Vous êtes également sénatrice. Le rôle du Sénat a beaucoup changé!
Le sénat est une assemblée d’échanges et de réflexions entre communautés et régions. S’y retrouve une représentation de chaque parlement avec une idée de discuter sur les politiques qui traversent l’ensemble de la Belgique et de faire des recommandations. Un des derniers sujets était la pauvreté infantile. Mais nous avons travaillé aussi sur les droits des femmes. Il y a eu un rapport sur le transport et on va en commencer un autre sur le climat. C’est une matière sur laquelle je déplore qu’il manque une conscience d’urgence. Nous formons un groupe commun Ecolo-Groen.
Le Sénat est une instance qui s’est fortement féminisée peut-être parce qu’il n’est plus perçu comme un lieu de pouvoir.
Que préférez-vous dans votre travail de parlementaire?

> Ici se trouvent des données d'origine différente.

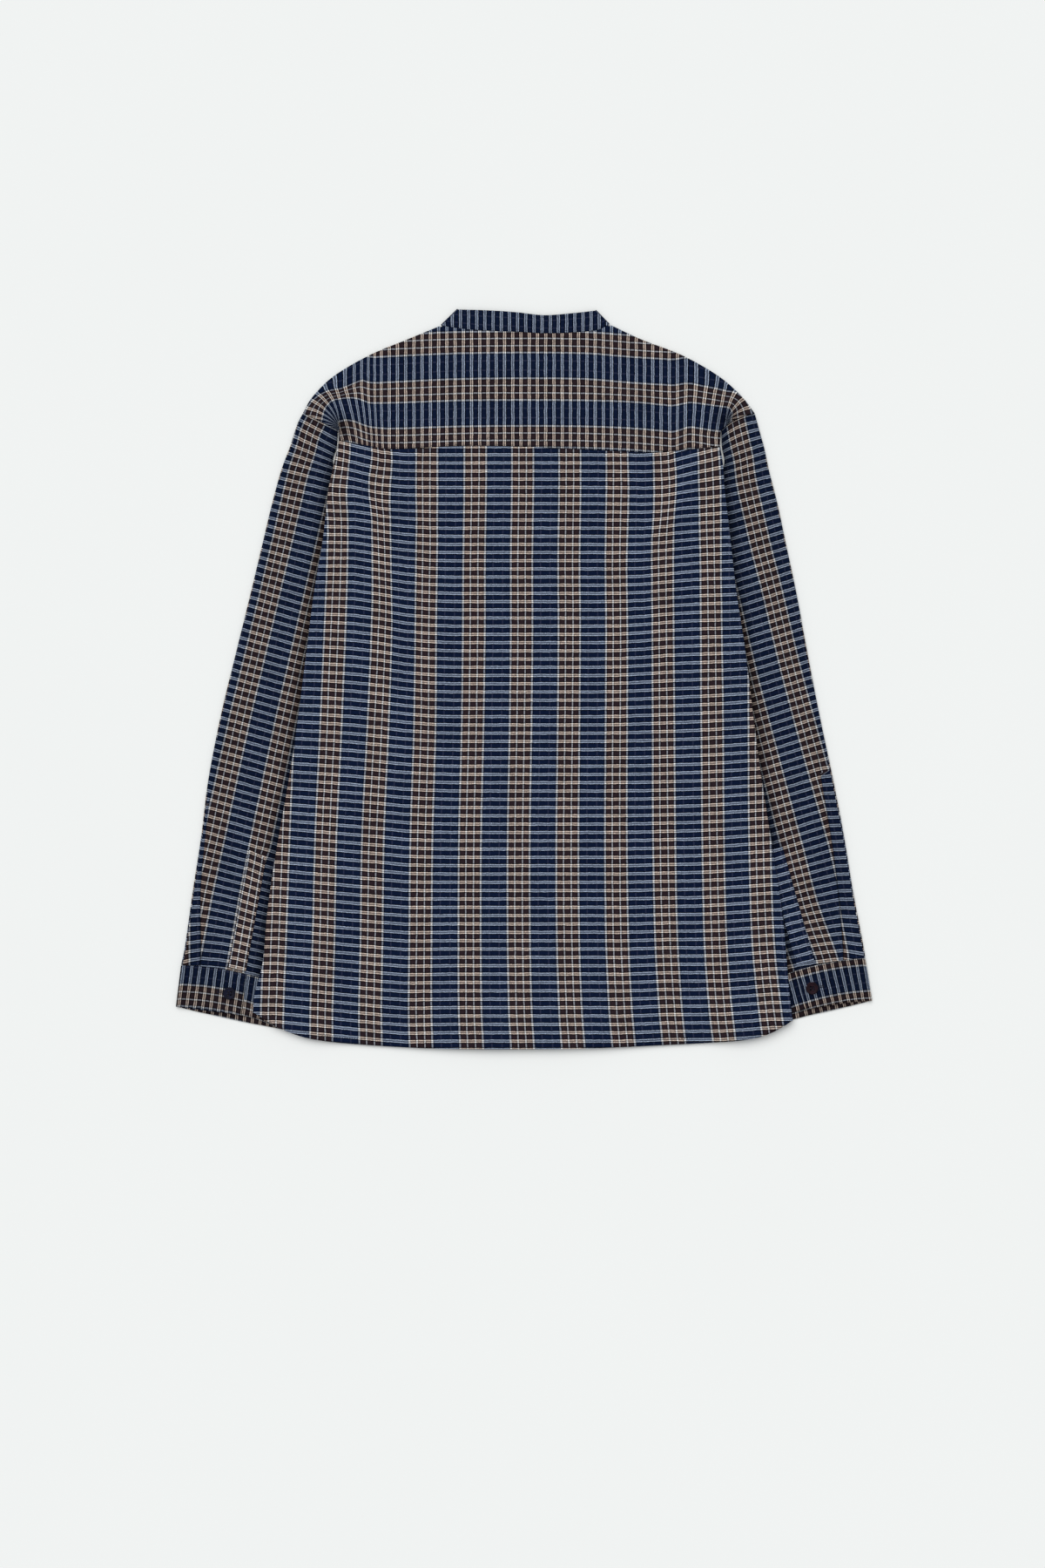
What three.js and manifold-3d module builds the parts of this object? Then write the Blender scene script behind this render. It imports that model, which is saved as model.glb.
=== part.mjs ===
// A band-collar shirt of yarn-dyed cloth, laid face down with its sleeves beside it.
// X runs to the right as it lies, Y towards the collar, Z up from the surface it lies on.
// The origin is on that surface, under the middle of the shirt's outline.
// All sizes are in millimetres. With the back on top, left and right are the wearer's own.

import * as THREE from 'three';
import { mergeVertices } from 'three/addons/utils/BufferGeometryUtils.js';
import Module from 'manifold-3d';

const wasm = await Module();
wasm.setup();

// Driving dimensions

const WALL = 1.2;
const STRIP_WALL = 1.0;
const SEAM_GAP = 0.3;
const ARMHOLE_GAP = 0.8;
const LAYER_GAP = 0.6;

// Heights of the middle of the cloth in a flattened tube, and the fold that joins them
const LOWER = WALL / 2;
const UPPER = LOWER + WALL + LAYER_GAP;
const MIDDLE = (LOWER + UPPER) / 2;
const FOLD_RADIUS = (UPPER - LOWER) / 2;
const FOLD_REACH = FOLD_RADIUS + WALL / 2;
const FOLD_ANGLES = [45, 0, -45];
const SIDE_ROLL_ANGLE = 50;

// The centre front lies lowest: buttons, placket, right front, then the back
const PLACKET_HALF = 16;
const FRONT_OVERLAP = 14;
const BUTTON_HEIGHT = 2.4;
const BUTTON_RADIUS = 6.5;
const RISE_LEFT = BUTTON_HEIGHT + SEAM_GAP;
const RISE_RIGHT = RISE_LEFT + WALL + SEAM_GAP;
const RISE_BACK = RISE_RIGHT - LAYER_GAP + SEAM_GAP + 0.1;
const RISE_CLEAR = 11;
const RISE_RUN = 29;
const BACK_RUN = 130;

// The body's sides lie on the sleeves; the right side lies on the sleeve placket too
const LIFT_LEFT = UPPER + WALL / 2 + 0.5;
const LIFT_RIGHT = LIFT_LEFT + STRIP_WALL + SEAM_GAP;
const FRONT_LIFT = { clear: 12, run: 34, seamStart: 4, seamEnd: 22 };
const BACK_LIFT = { clear: 17, run: 56, seamStart: 0.5, seamEnd: 18 };

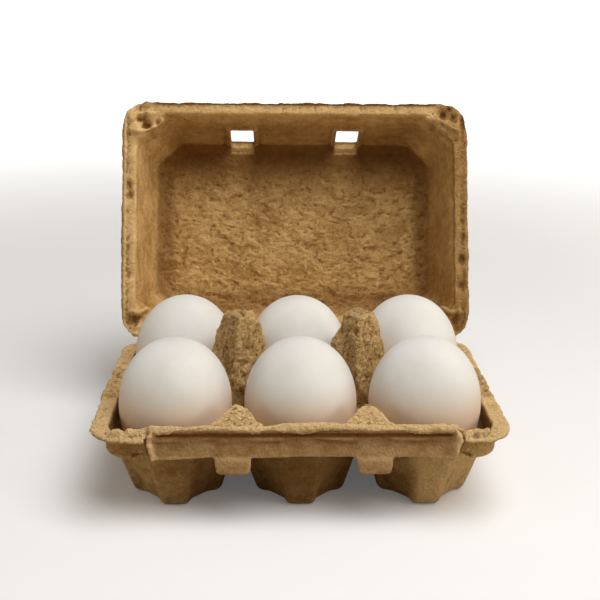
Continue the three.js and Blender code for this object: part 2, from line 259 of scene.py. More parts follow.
def add_sockets(tree, direction, sockets):
    for name, kind, value in sockets:
        socket = tree.interface.new_socket(name, in_out=direction, socket_type=kind)
        if value is not None:
            socket.default_value = value


def set_inputs(modifier, values):
    """Sets a Geometry Nodes modifier's inputs, given by name, through the sockets' identifiers."""
    for item in modifier.node_group.interface.items_tree:
        if item.item_type == "SOCKET" and item.in_out == "INPUT" and item.name in values:
            modifier[item.identifier] = values.pop(item.name)
    assert not values, f"the tree has no input called {sorted(values)}"


# Meshes

def link(name, mesh):
    piece = bpy.data.objects.new(name, mesh)
    bpy.context.scene.collection.objects.link(piece)
    return piece


def bake(piece):
    """Turns the piece and its modifiers into a plain mesh, and removes the modifiers."""
    depsgraph = bpy.context.evaluated_depsgraph_get()
    mesh = bpy.data.meshes.new_from_object(piece.evaluated_get(depsgraph))
    old = piece.data
    piece.modifiers.clear()
    piece.data = mesh
    mesh.name = piece.name
    bpy.data.meshes.remove(old)
    return piece


def merged_copy(node):
    """The CAD node's solid with its loose triangles joined, as a new bmesh."""
    work = bmesh.new()
    work.from_mesh(frame["nodes"][node].data)
    bmesh.ops.remove_doubles(work, verts=work.verts, dist=1e-6)
    return work


def vertex_vectors(mesh, name):
    flat = np.empty(len(mesh.vertices) * 3)
    mesh.vertices.foreach_get(name, flat)
    return flat.reshape(-1, 3)


def coordinates(mesh):
    return vertex_vectors(mesh, "co")


def normals_of(mesh):
    return vertex_vectors(mesh, "normal")


def move_to(mesh, place):
    mesh.vertices.foreach_set("co", place.ravel())
    mesh.update()


def store(mesh, name, values):
    """Keeps one number for each vertex as the attribute that the relief and the materials read."""
    attribute = mesh.attributes.get(name) or mesh.attributes.new(name, "FLOAT", "POINT")
    attribute.data.foreach_set("value", np.clip(values, 0, 1).astype(np.float32))


def ramp(values, low, high):
    """Smooth step from 0 at low to 1 at high. With low above high it falls instead."""
    t = np.clip((values - low) / (high - low), 0, 1)
    return t * t * (3 - 2 * t)


def relaxed(mesh, rounds):
    """The vertices' places after each has moved to the middle of its neighbours, that many times."""
    spread = coordinates(mesh)
    ends = np.empty(len(mesh.edges) * 2, dtype=np.int64)
    mesh.edges.foreach_get("vertices", ends)
    ends = ends.reshape(-1, 2)
    count = np.maximum(np.bincount(ends.ravel(), minlength=len(spread)), 1)
    for _ in range(rounds):
        columns = [
            np.bincount(ends[:, 0], spread[ends[:, 1], axis], len(spread))
            + np.bincount(ends[:, 1], spread[ends[:, 0], axis], len(spread))
            for axis in range(3)
        ]
        spread = np.stack(columns, 1) / count[:, None]
    return spread


def soften_where(mesh, share, rounds):
    """Rounds the skin's edges and hollows off where share is 1, and leaves it alone where share is 0."""
    place = coordinates(mesh)
    place += (relaxed(mesh, rounds) - place) * share[:, None]
    move_to(mesh, place)


def convexity(mesh, rounds, size):
    """How far each point stands out of its surroundings, from -1 in creases to 1 on edges of that size."""
    out = np.einsum("ij,ij->i", coordinates(mesh) - relaxed(mesh, rounds), normals_of(mesh))
    return np.clip(out / size, -1, 1)


def lumpy_rope(work, points, radius, lumps, seed, closed=False):
    """Adds a rope of pulp along the points, with a thickness that wanders between its lumps."""
    draw = np.random.default_rng(seed)
    rings = []
    count = len(points)
    swell = 1 + lumps * (draw.random(count) - 0.5)
    smooth = swell if count < 3 else (np.roll(swell, 1) + swell + np.roll(swell, -1)) / 3
    for index, point in enumerate(points):
        if closed:
            before, after = points[index - 1], points[(index + 1) % count]
        else:
            before, after = points[max(index - 1, 0)], points[min(index + 1, count - 1)]
        along = (Vector(after) - Vector(before)).normalized()
        side = along.cross(Vector((0.3, 0.2, 1)) if abs(along.z) < 0.9 else Vector((1, 0, 0))).normalized()
        up = side.cross(along)
        r = radius * float(smooth[index])
        ring = []
        for step in range(ROPE_SIDES):
            turn = math.tau * step / ROPE_SIDES
            ring.append(work.verts.new(Vector(point) + (side * math.cos(turn) + up * math.sin(turn)) * r))
        rings.append(ring)
    pairs = list(zip(rings, rings[1:])) + ([(rings[-1], rings[0])] if closed else [])
    for first, second in pairs:
        for step in range(ROPE_SIDES):
            following = (step + 1) % ROPE_SIDES
            work.faces.new((first[step], second[step], second[following], first[following]))
    if not closed:
        work.faces.new(rings[0])
        work.faces.new(reversed(rings[-1]))
    bmesh.ops.recalc_face_normals(work, faces=work.faces)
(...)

Il y a des matières que je suis de près, comme l’agriculture et l’emploi, et bien sûr les matières d’égalité femmes-hommes et de relations internationales. Je vais autant que possible à la rencontre des gens, notamment des agriculteurs et éleveurs. L’intérêt et la pression de la société civile sont importants pour soutenir le travail politique. Je veille à rester en lien avec les électeurs, les assemblées écolo des régions et j’essaie de me rendre aux rencontres dans ma commune, ma région. Je veux rester dans la vraie vie.